Let the facts in this post and nature’s principle of diversity be your guide.

I choose to grow mostly open pollinated varieties whether they’re heirlooms or just good “old” dependable varieties.  I’ll still keep a couple of hybrids in the mix sometimes. But knowing that they don’t have all the nutrients that I could get with an open pollinated variety makes them less appealing to me.
Related Reading:

Study published by Donald Davis

Related TMG Posts:

Garden Seed Catalogs – They Sometimes Tell Only Part of the Story

Seed Companies – Selecting Them

Seed Saving – Why You’d Want to


  • As always, a tremendous article for my morning read. I concur with your thoughts on how heirlooms seem to grow slower and produce less than hybrids….at least that was my experience with tomatoes this summer. A hybrid roma tomato seeds I bought (from Johnny’s) produced a ton (great for canning!). My heirloom tomato plants (brandywine – also from Johnny’s) grew well, but produced only about 3-4 tomatoes per plant. But those heirlooms tasted better than any tomato I’ve ever had. So I guess it’s a balance.

    I still have some concerns about Johnny’s, as I see, at least in last year’s catalog, that not all of their offerings are non-GMO. I’m going to try Diane’s and Baker seeds next year….and I will read your expertise about saving seeds myself.

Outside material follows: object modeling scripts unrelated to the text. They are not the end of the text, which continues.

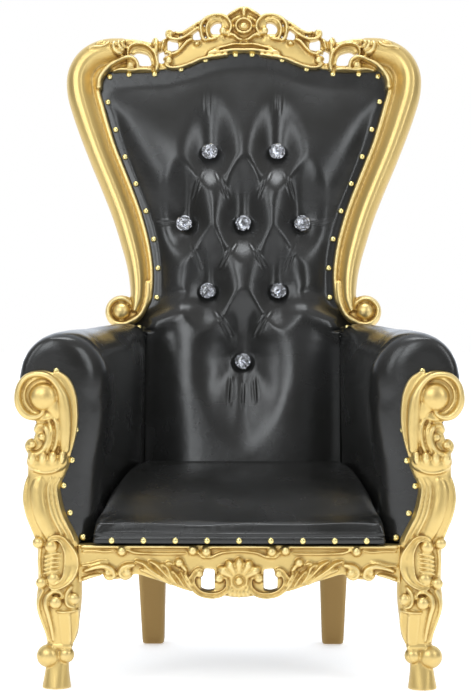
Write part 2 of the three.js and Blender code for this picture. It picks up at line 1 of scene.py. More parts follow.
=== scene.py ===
# A small carved throne: gold-painted frame, black buttoned upholstery, cut-crystal studs.
import bpy
import numpy as np
from math import cos, radians, sin
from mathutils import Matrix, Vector


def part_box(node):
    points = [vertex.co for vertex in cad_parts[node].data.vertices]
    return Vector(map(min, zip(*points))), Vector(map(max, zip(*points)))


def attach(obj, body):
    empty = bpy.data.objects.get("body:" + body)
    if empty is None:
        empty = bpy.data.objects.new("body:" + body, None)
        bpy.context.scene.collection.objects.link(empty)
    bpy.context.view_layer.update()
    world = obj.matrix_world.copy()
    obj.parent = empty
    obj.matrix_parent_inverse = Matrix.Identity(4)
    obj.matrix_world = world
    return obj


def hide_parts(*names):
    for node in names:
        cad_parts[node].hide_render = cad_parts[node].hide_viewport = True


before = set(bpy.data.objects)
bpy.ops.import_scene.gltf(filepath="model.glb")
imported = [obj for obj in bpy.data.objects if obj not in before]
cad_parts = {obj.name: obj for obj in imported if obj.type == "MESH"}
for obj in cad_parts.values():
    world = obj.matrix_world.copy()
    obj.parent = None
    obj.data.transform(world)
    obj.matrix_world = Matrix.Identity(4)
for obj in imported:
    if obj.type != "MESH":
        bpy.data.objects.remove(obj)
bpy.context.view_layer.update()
mm = 0.001  # shapes are drawn in millimetres and made in metres

# the frame's own lines
layout = {
    "backLine": 385.0,     # rear face of the back at the rail's top, behind the foremost carving
    "railTop": 207.0,
    "rake": 10.0,          # lean of the back, degrees
}
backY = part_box("rear_rail")[1][1] / mm + 1.0
frontY = backY - layout["backLine"]


def standing(points):
    # x, depth behind the front plane, height -> the throne's frame
    return np.asarray(points, float) + (0.0, frontY, 0.0)


def leaning(points):
    # x, depth, height along the raked back -> the throne's frame, turned about the rail's top
    p = np.asarray(points, float)
    c, s = cos(radians(layout["rake"])), sin(radians(layout["rake"]))
    return np.stack([p[..., 0], backY + p[..., 1] * c + p[..., 2] * s,
                     layout["railTop"] - p[..., 1] * s + p[..., 2] * c], axis=-1)


# shapes as arrays
def along(values, t):
    # a short list read at t (0..1), straight between its entries
    return np.interp(t, np.linspace(0, 1, len(values)), values)


def ease(t):
    # from 0 to 1 with a level start and end: 3t^2 - 2t^3
    t = np.clip(t, 0, 1)
    return t * t * (3 - 2 * t)


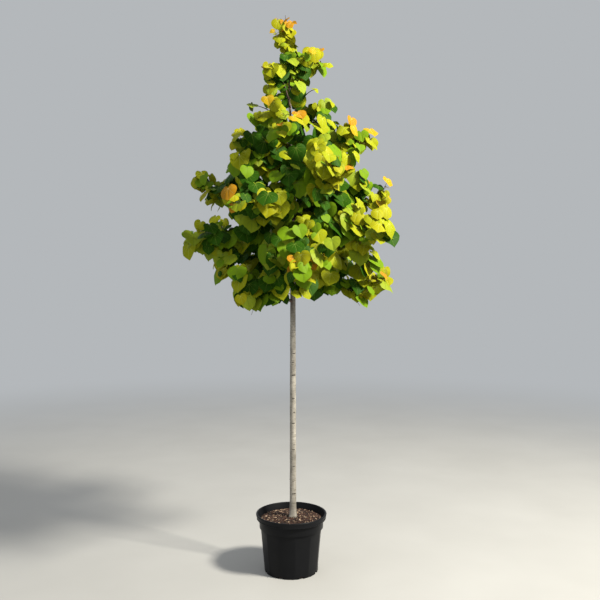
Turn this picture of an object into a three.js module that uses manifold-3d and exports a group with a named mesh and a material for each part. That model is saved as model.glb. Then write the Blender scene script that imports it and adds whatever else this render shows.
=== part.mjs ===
// An eastern redbud grown as a young standard: one clear stem that runs up through
// a cone of heart-shaped leaves to its leader, in a round black nursery pot.
// Millimetres, +Z up, the origin in the middle of the pot's flat underside, the front at -Y.
import * as THREE from "three";
import { mergeVertices } from "three/addons/utils/BufferGeometryUtils.js";
import Module from "manifold-3d";

const wasm = await Module();
wasm.setup();

// Driving dimensions of the pot
const potHeight = 320;
const rimRadius = 195;
const lipHeight = 30;
const collarHeight = 48;
const collarRadius = 177;
const wallTopRadius = 169;
const footRadius = 148;
const wallThickness = 4;
const floorThickness = 5;
const rimWidth = 8; // the rolled rim, across
const lipSlant = 5; // the lip is this much narrower at its foot
const edgeRound = 3;
const ledgeWidth = 3;
const potSides = 36;
const drainCount = 8;
const drainWidth = 24;
const drainHeight = 11;
const drainDepth = 26;

// Driving dimensions of the soil and the trunk
const soilHeight = 296; // where the stem is cut flat
const soilDrop = 9; // the mix is lower than that at the wall
const flatRadius = 60; // and level as far as this from the middle
const stemOffset = 9; // the stem stands this far right of the pot's middle
const stemDrift = 14; // and has moved this far left where the crown is half way up
const leaderBend = 26; // the young leader leans left by this much more
const leaderBendFrom = 2560;
const leaderVigour = 0.45;
const stemSway = 6;
const leaderTip = 2800;
const leaderShoot = 232; // the leader's last growth, above the trunk's tip
const stemRadius = 17.5;
const leaderRadius = 2.6;
const flareRadius = 25;
const flareHeight = 34;
const taperPower = 2.2;
const trunkSides = 12;
const trunkSteps = 18;
const stepGrowth = 1.5; // the trunk's steps are short at the flare and longer above

// Driving dimensions of the crown: the tips of the boughs lie on this outline
const widestReach = 560;
const widestHeight = 1850;
const undersideDepth = 620;
const crownFoot = 1425; // the lowest leaf tips
const shoulderHeight = 2050; // from here the crown narrows to its spire
const spireHeight = 2800;
const spireReach = 155;
// These boughs, by their number, reach this share of the outline.
const reachShares = new Map([
  ["01", 0.82],
  ["02", 1.05],
  ["10", 1.08],
  ["11", 1.12],
  ["14", 0.66],
  ["15", 0.93],
  ["16", 0.85],
  ["18", 0.85],
]);
const tipWander = 0.05; // a bough's reach differs from the outline by this share
const meanReach = 0.97;
const leafReach = 30; // the leaves reach this much further than their bough's line
const heartShare = 0.74; // where on its line a mass has its heart

// Driving dimensions of the boughs, which wind up the stem by the golden angle
const boughCount = 23;
const goldenAngle = 137.5;
const firstAzimuth = 222.5;
const lowestTip = 1545;
const highestTip = 2775;
const lowestRise = 60;
const highestRise = 190;
const boughBend = 0.42; // where along its reach a bough levels out
const thickestBough = 8.5;
const thinnestBough = 4.5;
const boughEndShare = 0.62; // a bough's radius where it enters its mass
const shortestBough = 0.2; // a bough's least share of the line to its tip
const azimuthWander = 6; // in degrees
const entryRoom = 4; // a bough ends this far inside its mass's space
const boughSides = 6;
const boughSteps = 2;
const stemSteps = 3;
const stemSides = 4;
const twigSides = 3;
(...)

    (only 3 seasons of growing my own veggies — your advice is very valuable!)

    Thanks Theresa!

  • So happy for a new post. I keep searching for vegetables with the taste I remember from my childhood. Your articles are always well written.

  • Theresa

    This is a wonderful article, good winter reading, even though I knew most of what you said. I love facts and correct information, not just what feels good. The only seed I have saved is pumpkin and squash verities, as they are bigger seeds. The one thing I don’t know is: will pumpkin and squash cross pollinate? I thought I planted pumpkin along my house so the vines could stretch alongside the house and got one pumpkin and one squash (delicata) maybe the plants got switched before I planted them, I don’t know.

    I’m just looking at your links to seed companies and other information above. Thank You so much.


  • Glad you enjoyed the post Betty!

    Anne, I think you’ll enjoy ordering from Diane. ( She and her daughter are one of the last small seed companies. I love her stuff!

    And of course the Baker Creek Catalog itself is a treasure.

    Judeen, glad you’re continuing to search for veggies with the taste you remember from your childhood. Let us know when you find something especially noteworthy.

    Yes, Don pumpkins and squash will definitely cross pollinate.
    The general rule is to isolate each by 1/4 mile which is lot more space than most of us have.

  • Hi Theresa,
    Thank you for the info! Now I understand what’s going on. I purchased sweet jimmy nardello pepper seeds that grew into beautiful plants and produced crazy hot peppers! They must have crossed at the farm where the seed was produced. Your post was very helpful! I appreciate it.

  • I think that happens to more folks than we know about Susan.
    If those folks are growing a lot of seed to sell, they should be taking measures to protect those peppers from crossing. It can be done; just takes some time and effort. Like mesh bags over the blossoms – that kind of thing.
    Hope you were growing some sweet pepper that produced sweet!

  • By the way Susan, I thought what Baker Creek Heirloom Seeds ( told about the history of the Jimmy Nardello pepper was so interesting. So much so, it’s on my list to grow next year.

    The fact that it was noted by the Slow Food Organization tells us it’s an heirloom and it’s slow – but worth the wait!

    Here’s a cut-and-paste from their website:

    “Jimmy Nardello Italian Pepper

    This fine Italian pepper was grown each year by Giuseppe and Angella Nardiello, at their garden in the village of Ruoti, in Southern Italy.

    In 1887 they set sail with their one-year-old daughter Anna for a new life in the USA. When they reached these shores, they settled and gardened in Naugatuck, Connecticut, and grew this same pepper that was named for their fourth son Jimmy.

    This long, thin-skinned frying pepper dries easily and has such a rich flavor that this variety has been placed in “The Ark of Taste” by the Slow Food organization. Ripens a deep red, is very prolific, and does well in most areas.”